Behavior Is the Hidden Variable in Trading
Most trading education focuses on strategy — setups, indicators, entry rules. Very little focuses on the psychological errors that cause traders to abandon good strategies mid-session or override their own rules at the worst moments. Yet behavioral mistakes account for the majority of retail trading losses.
Mistake 1: FOMO Entries
Fear of missing out causes traders to enter after a move has already happened. FOMO entries typically have poor risk-reward ratios and no structural support. In your journal, these appear as trades where you noted "chasing" or "entered late" — and they lose at a significantly higher rate than disciplined entries.
Mistake 2: Revenge Trading
After a loss, the brain shifts into recovery mode. Revenge traders increase position size, loosen entry criteria, or trade instruments they don't understand — all to "get back" what was lost. This behavior compounds losses exponentially and is the single largest cause of account blow-ups.
TradingGranth's behavioral analytics flag revenge trades automatically: any trade entered within 5 minutes of closing a losing position gets tagged for review.
Mistake 3: Moving Stop Losses
A stop loss is a pre-commitment device. Moving it when price approaches it defeats its entire purpose. Traders who move stops typically do so 3–4 times before their system forces a stop, turning a small loss into a catastrophic one.
Mistake 4: Overconfidence After a Win Streak
Win streaks feel like skill. Sometimes they are. Often they are random variance aligned with a trending market. Overconfident traders increase size after wins, then give back multiple wins in a single trade when the market regime shifts.
Mistake 5: Cutting Winners Short
The psychological discomfort of watching an open profit disappear causes traders to exit winners too early. If your average winner is consistently smaller than your average loser, this is your primary problem — not your win rate.

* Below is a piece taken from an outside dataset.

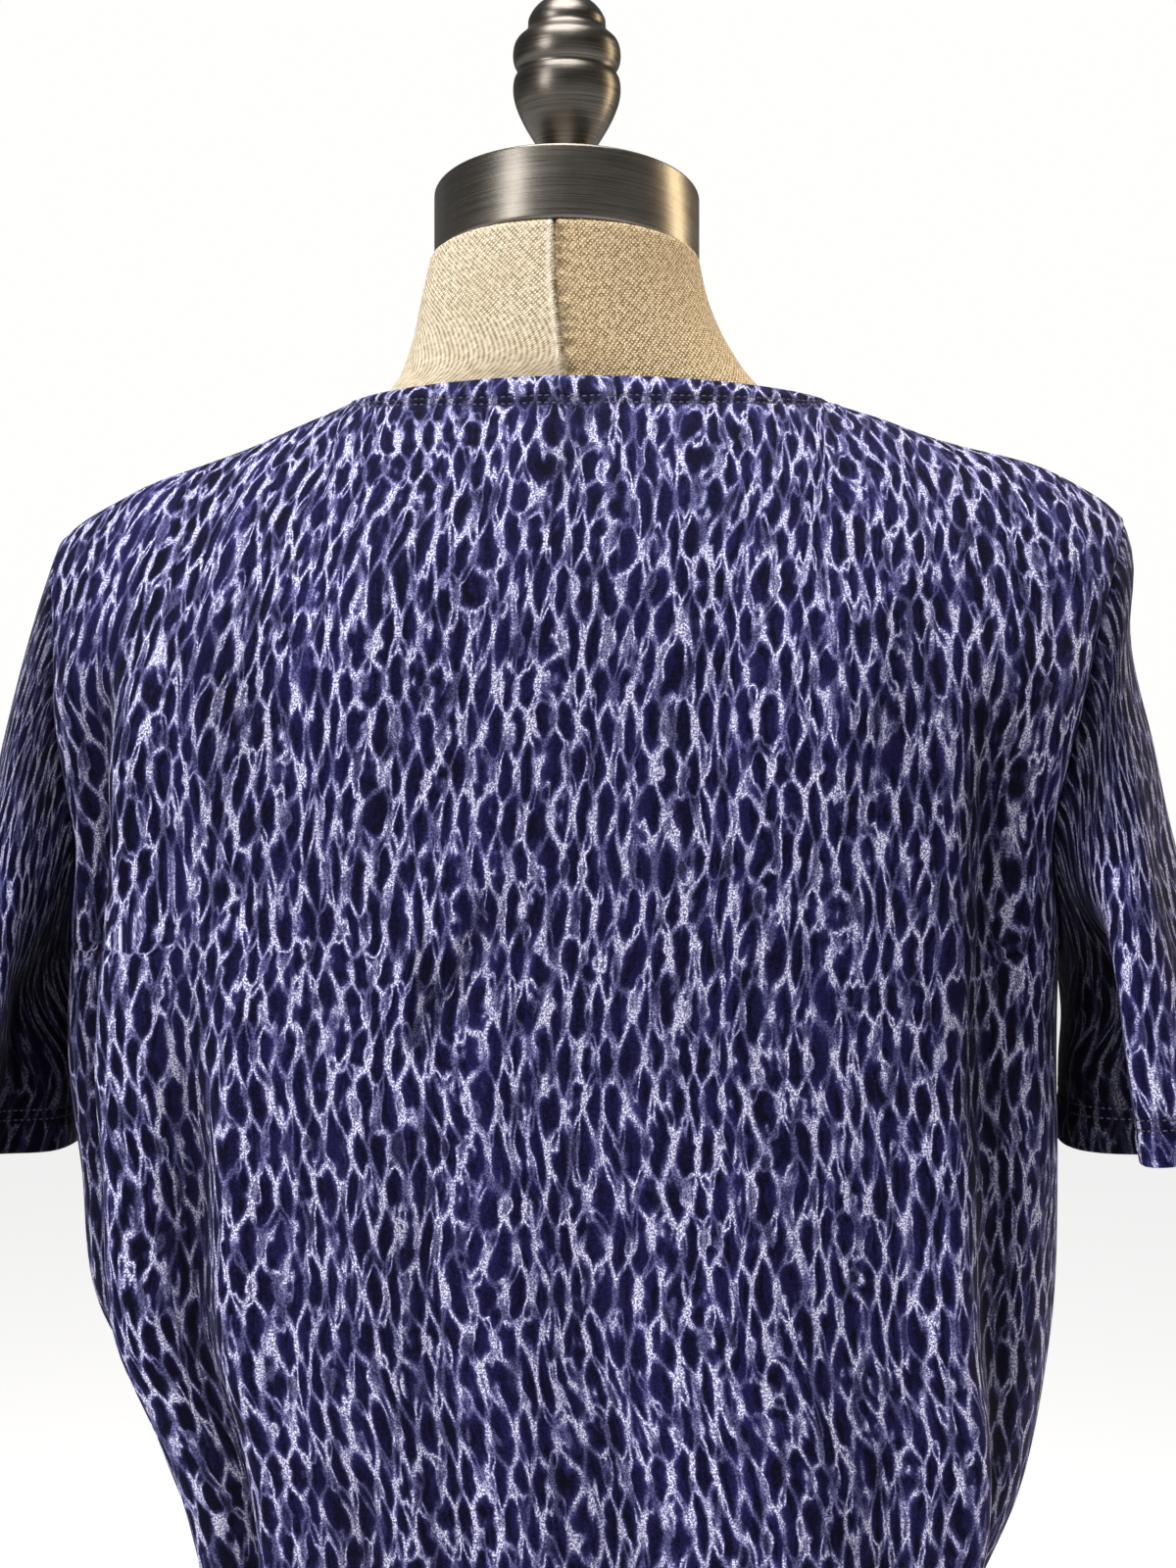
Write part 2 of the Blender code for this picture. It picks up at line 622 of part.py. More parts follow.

Mistake 6: Ignoring Session Quality
Tired, distracted, or stressed traders make worse decisions. Track your emotional state before each session. The data almost always shows that trades entered in a "calm and focused" state significantly outperform trades entered when the trader was anxious or fatigued.
Mistake 7: Not Having a Written Trading Plan
A trading plan is a pre-commitment contract with yourself. It defines entry criteria, position sizing, maximum daily loss, and exit rules. Without a written plan, every trade is discretionary — and discretionary decisions in fast markets are dominated by emotion, not analysis.
How to Measure Your Own Biases
Log every trade with an emotional tag (calm, FOMO, revenge, tired, overconfident). After 50 trades, sort by emotional tag and compare win rates. The pattern will be unmistakable — and seeing it in data is what finally changes behavior where verbal reminders fail.